-- RAW DATA start --

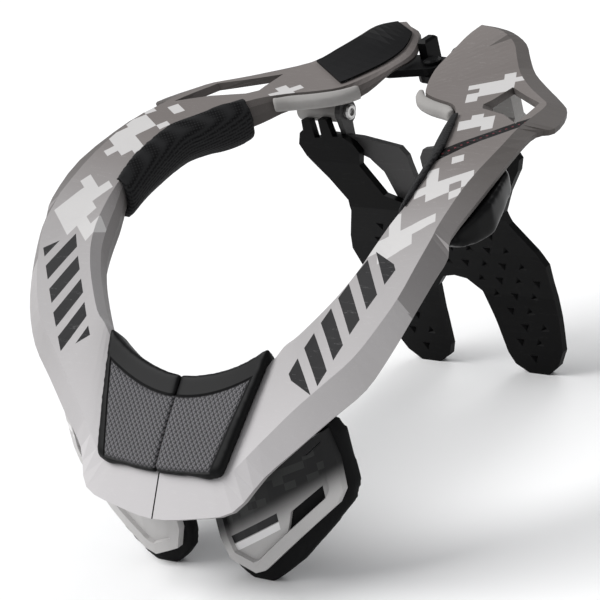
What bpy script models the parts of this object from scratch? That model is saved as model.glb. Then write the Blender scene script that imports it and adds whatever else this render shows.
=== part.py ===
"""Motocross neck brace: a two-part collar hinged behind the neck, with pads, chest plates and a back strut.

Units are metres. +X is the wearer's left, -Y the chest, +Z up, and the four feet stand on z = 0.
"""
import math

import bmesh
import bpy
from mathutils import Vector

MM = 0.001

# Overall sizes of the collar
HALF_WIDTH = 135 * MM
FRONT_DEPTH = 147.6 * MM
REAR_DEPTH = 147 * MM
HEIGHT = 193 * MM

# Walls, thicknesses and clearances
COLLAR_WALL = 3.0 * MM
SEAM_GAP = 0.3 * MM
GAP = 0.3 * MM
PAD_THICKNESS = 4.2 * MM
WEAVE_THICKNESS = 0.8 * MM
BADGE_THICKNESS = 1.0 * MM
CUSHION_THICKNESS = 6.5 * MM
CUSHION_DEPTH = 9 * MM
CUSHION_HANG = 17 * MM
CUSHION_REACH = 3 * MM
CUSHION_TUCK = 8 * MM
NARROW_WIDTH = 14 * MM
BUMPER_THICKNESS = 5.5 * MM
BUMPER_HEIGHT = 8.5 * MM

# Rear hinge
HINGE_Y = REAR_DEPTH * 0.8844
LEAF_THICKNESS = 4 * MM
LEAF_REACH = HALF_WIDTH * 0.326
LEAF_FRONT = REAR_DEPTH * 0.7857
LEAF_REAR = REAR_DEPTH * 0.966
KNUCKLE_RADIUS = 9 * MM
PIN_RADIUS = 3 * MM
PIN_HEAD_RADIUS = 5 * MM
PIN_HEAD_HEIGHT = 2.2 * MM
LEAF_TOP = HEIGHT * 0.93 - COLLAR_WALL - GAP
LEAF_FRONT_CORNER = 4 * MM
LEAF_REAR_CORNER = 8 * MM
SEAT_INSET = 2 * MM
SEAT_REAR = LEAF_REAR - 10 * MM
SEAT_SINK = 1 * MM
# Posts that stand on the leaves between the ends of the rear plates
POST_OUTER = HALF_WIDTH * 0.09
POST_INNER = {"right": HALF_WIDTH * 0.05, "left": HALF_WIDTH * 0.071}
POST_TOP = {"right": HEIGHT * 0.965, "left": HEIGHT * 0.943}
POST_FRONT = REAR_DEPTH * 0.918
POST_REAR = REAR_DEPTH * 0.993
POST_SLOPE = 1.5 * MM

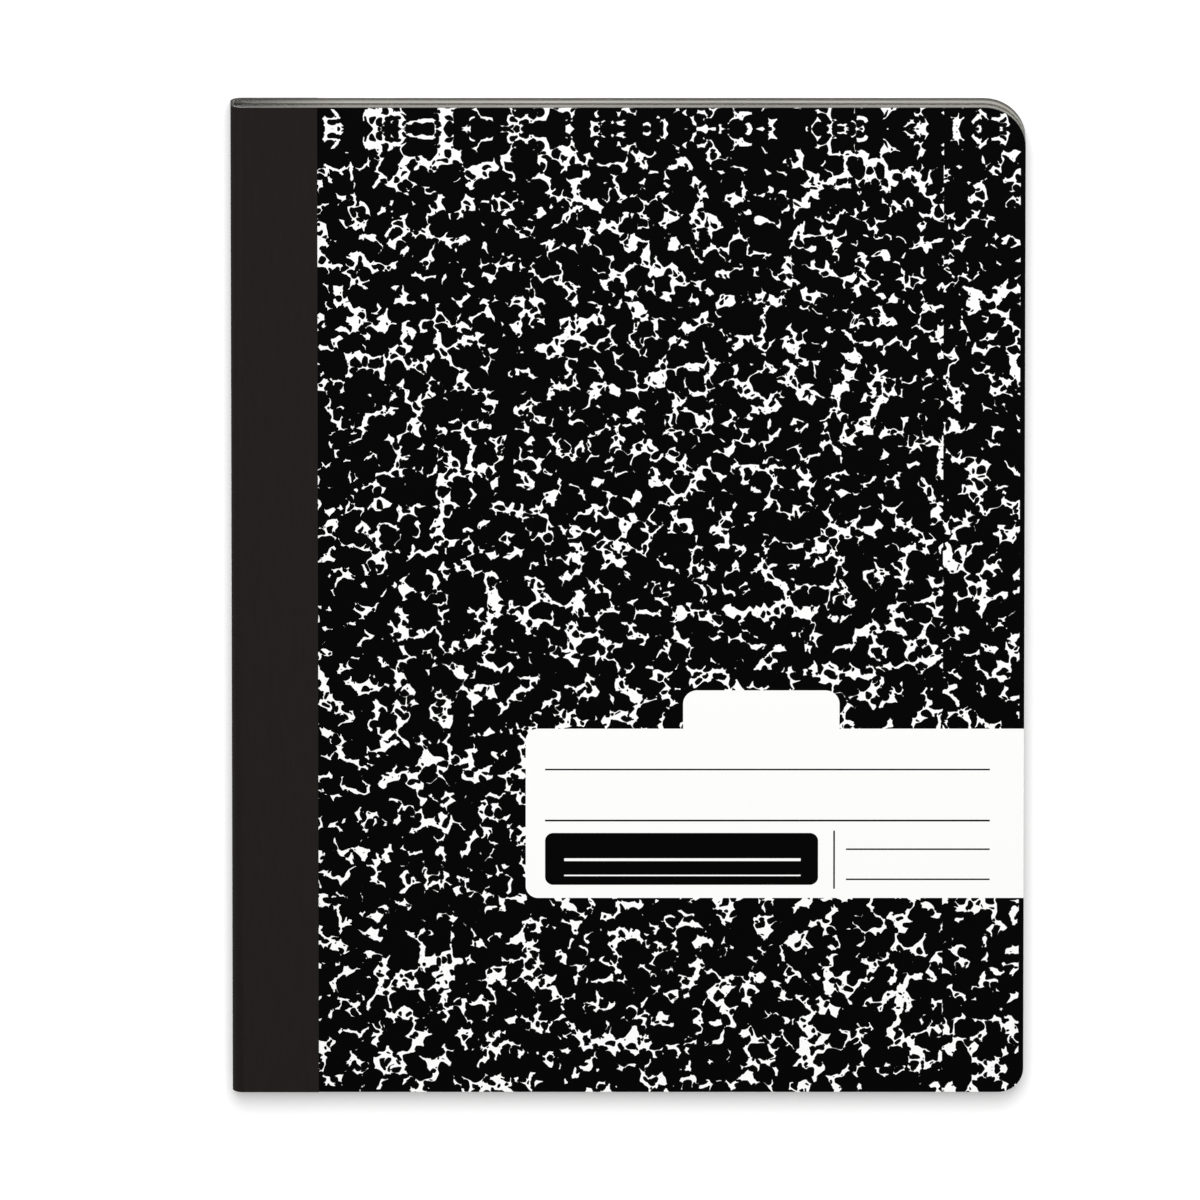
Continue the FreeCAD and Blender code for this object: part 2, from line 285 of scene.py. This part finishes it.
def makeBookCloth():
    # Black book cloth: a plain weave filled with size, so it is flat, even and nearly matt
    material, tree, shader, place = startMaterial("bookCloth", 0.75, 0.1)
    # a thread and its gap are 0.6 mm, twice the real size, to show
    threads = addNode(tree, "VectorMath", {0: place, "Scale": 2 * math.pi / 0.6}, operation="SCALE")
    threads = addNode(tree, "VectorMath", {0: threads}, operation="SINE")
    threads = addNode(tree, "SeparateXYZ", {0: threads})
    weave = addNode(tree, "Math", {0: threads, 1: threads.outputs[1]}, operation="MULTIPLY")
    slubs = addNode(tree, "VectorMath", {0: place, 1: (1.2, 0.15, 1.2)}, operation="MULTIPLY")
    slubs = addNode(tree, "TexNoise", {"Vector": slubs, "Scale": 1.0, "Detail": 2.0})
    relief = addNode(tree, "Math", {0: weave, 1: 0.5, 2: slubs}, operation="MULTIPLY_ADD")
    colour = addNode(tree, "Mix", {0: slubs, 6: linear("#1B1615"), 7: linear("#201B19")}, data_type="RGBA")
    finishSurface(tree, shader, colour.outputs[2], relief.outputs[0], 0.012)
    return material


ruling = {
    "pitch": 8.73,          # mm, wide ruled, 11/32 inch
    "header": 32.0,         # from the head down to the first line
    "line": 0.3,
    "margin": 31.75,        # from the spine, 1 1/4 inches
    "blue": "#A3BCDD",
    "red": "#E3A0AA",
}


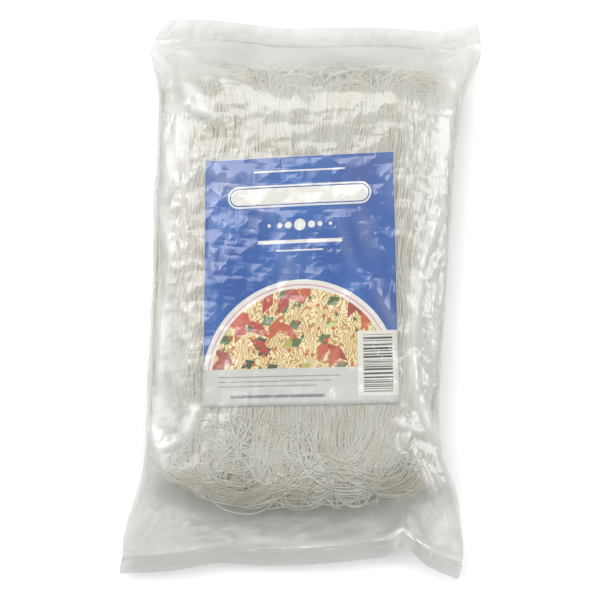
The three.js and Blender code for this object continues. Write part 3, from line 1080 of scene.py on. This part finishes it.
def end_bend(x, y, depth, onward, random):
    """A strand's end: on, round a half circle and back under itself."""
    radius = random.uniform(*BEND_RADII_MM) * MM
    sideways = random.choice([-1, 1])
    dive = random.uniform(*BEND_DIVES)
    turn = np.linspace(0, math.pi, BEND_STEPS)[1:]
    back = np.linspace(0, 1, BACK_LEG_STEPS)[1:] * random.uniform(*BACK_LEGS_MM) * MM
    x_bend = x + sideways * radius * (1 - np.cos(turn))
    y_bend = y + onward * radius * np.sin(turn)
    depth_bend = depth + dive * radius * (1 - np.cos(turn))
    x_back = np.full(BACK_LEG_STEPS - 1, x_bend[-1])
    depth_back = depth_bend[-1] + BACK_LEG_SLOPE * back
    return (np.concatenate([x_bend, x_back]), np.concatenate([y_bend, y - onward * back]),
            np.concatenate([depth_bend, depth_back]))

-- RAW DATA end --

JOB
Would you reproduce all the entries exactly?

OUTPUT OF THE TASK
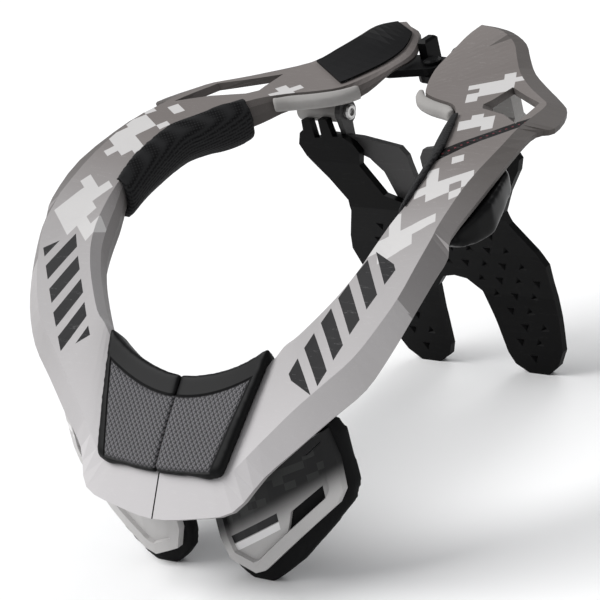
What bpy script models the parts of this object from scratch? That model is saved as model.glb. Then write the Blender scene script that imports it and adds whatever else this render shows.
=== part.py ===
"""Motocross neck brace: a two-part collar hinged behind the neck, with pads, chest plates and a back strut.

Units are metres. +X is the wearer's left, -Y the chest, +Z up, and the four feet stand on z = 0.
"""
import math

import bmesh
import bpy
from mathutils import Vector

MM = 0.001

# Overall sizes of the collar
HALF_WIDTH = 135 * MM
FRONT_DEPTH = 147.6 * MM
REAR_DEPTH = 147 * MM
HEIGHT = 193 * MM

# Walls, thicknesses and clearances
COLLAR_WALL = 3.0 * MM
SEAM_GAP = 0.3 * MM
GAP = 0.3 * MM
PAD_THICKNESS = 4.2 * MM
WEAVE_THICKNESS = 0.8 * MM
BADGE_THICKNESS = 1.0 * MM
CUSHION_THICKNESS = 6.5 * MM
CUSHION_DEPTH = 9 * MM
CUSHION_HANG = 17 * MM
CUSHION_REACH = 3 * MM
CUSHION_TUCK = 8 * MM
NARROW_WIDTH = 14 * MM
BUMPER_THICKNESS = 5.5 * MM
BUMPER_HEIGHT = 8.5 * MM

# Rear hinge
HINGE_Y = REAR_DEPTH * 0.8844
LEAF_THICKNESS = 4 * MM
LEAF_REACH = HALF_WIDTH * 0.326
LEAF_FRONT = REAR_DEPTH * 0.7857
LEAF_REAR = REAR_DEPTH * 0.966
KNUCKLE_RADIUS = 9 * MM
PIN_RADIUS = 3 * MM
PIN_HEAD_RADIUS = 5 * MM
PIN_HEAD_HEIGHT = 2.2 * MM
LEAF_TOP = HEIGHT * 0.93 - COLLAR_WALL - GAP
LEAF_FRONT_CORNER = 4 * MM
LEAF_REAR_CORNER = 8 * MM
SEAT_INSET = 2 * MM
SEAT_REAR = LEAF_REAR - 10 * MM
SEAT_SINK = 1 * MM
# Posts that stand on the leaves between the ends of the rear plates
POST_OUTER = HALF_WIDTH * 0.09
POST_INNER = {"right": HALF_WIDTH * 0.05, "left": HALF_WIDTH * 0.071}
POST_TOP = {"right": HEIGHT * 0.965, "left": HEIGHT * 0.943}
POST_FRONT = REAR_DEPTH * 0.918
POST_REAR = REAR_DEPTH * 0.993
POST_SLOPE = 1.5 * MM

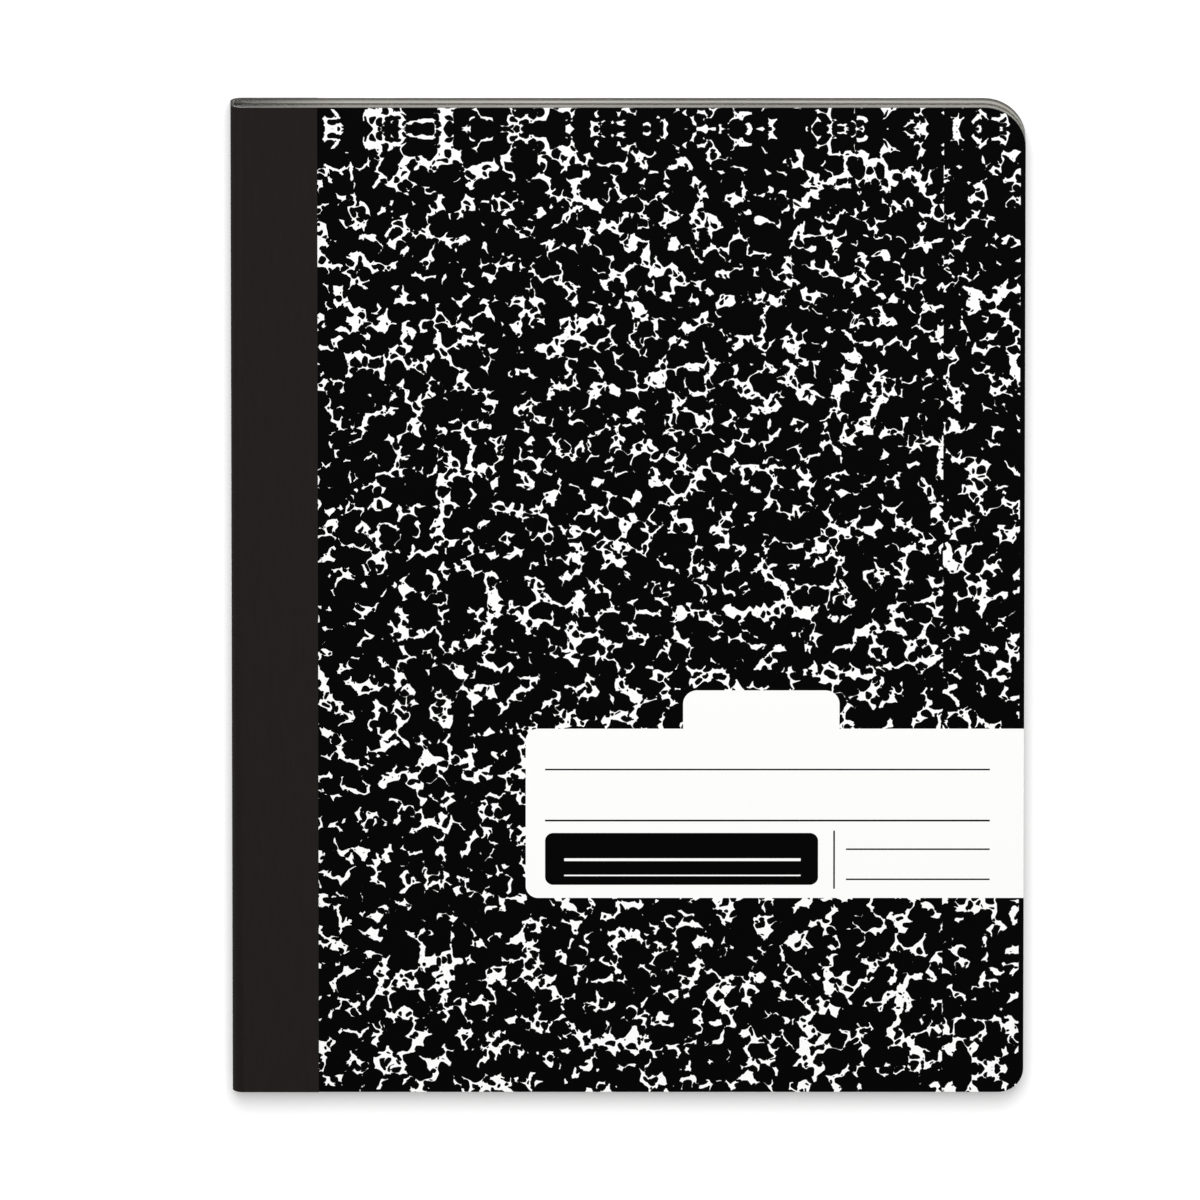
Continue the FreeCAD and Blender code for this object: part 2, from line 285 of scene.py. This part finishes it.
def makeBookCloth():
    # Black book cloth: a plain weave filled with size, so it is flat, even and nearly matt
    material, tree, shader, place = startMaterial("bookCloth", 0.75, 0.1)
    # a thread and its gap are 0.6 mm, twice the real size, to show
    threads = addNode(tree, "VectorMath", {0: place, "Scale": 2 * math.pi / 0.6}, operation="SCALE")
    threads = addNode(tree, "VectorMath", {0: threads}, operation="SINE")
    threads = addNode(tree, "SeparateXYZ", {0: threads})
    weave = addNode(tree, "Math", {0: threads, 1: threads.outputs[1]}, operation="MULTIPLY")
    slubs = addNode(tree, "VectorMath", {0: place, 1: (1.2, 0.15, 1.2)}, operation="MULTIPLY")
    slubs = addNode(tree, "TexNoise", {"Vector": slubs, "Scale": 1.0, "Detail": 2.0})
    relief = addNode(tree, "Math", {0: weave, 1: 0.5, 2: slubs}, operation="MULTIPLY_ADD")
    colour = addNode(tree, "Mix", {0: slubs, 6: linear("#1B1615"), 7: linear("#201B19")}, data_type="RGBA")
    finishSurface(tree, shader, colour.outputs[2], relief.outputs[0], 0.012)
    return material


ruling = {
    "pitch": 8.73,          # mm, wide ruled, 11/32 inch
    "header": 32.0,         # from the head down to the first line
    "line": 0.3,
    "margin": 31.75,        # from the spine, 1 1/4 inches
    "blue": "#A3BCDD",
    "red": "#E3A0AA",
}


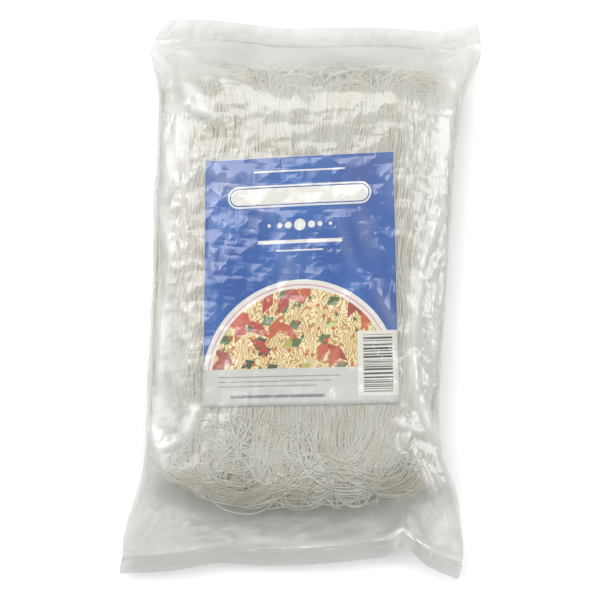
The three.js and Blender code for this object continues. Write part 3, from line 1080 of scene.py on. This part finishes it.
def end_bend(x, y, depth, onward, random):
    """A strand's end: on, round a half circle and back under itself."""
    radius = random.uniform(*BEND_RADII_MM) * MM
    sideways = random.choice([-1, 1])
    dive = random.uniform(*BEND_DIVES)
    turn = np.linspace(0, math.pi, BEND_STEPS)[1:]
    back = np.linspace(0, 1, BACK_LEG_STEPS)[1:] * random.uniform(*BACK_LEGS_MM) * MM
    x_bend = x + sideways * radius * (1 - np.cos(turn))
    y_bend = y + onward * radius * np.sin(turn)
    depth_bend = depth + dive * radius * (1 - np.cos(turn))
    x_back = np.full(BACK_LEG_STEPS - 1, x_bend[-1])
    depth_back = depth_bend[-1] + BACK_LEG_SLOPE * back
    return (np.concatenate([x_bend, x_back]), np.concatenate([y_bend, y - onward * back]),
            np.concatenate([depth_bend, depth_back]))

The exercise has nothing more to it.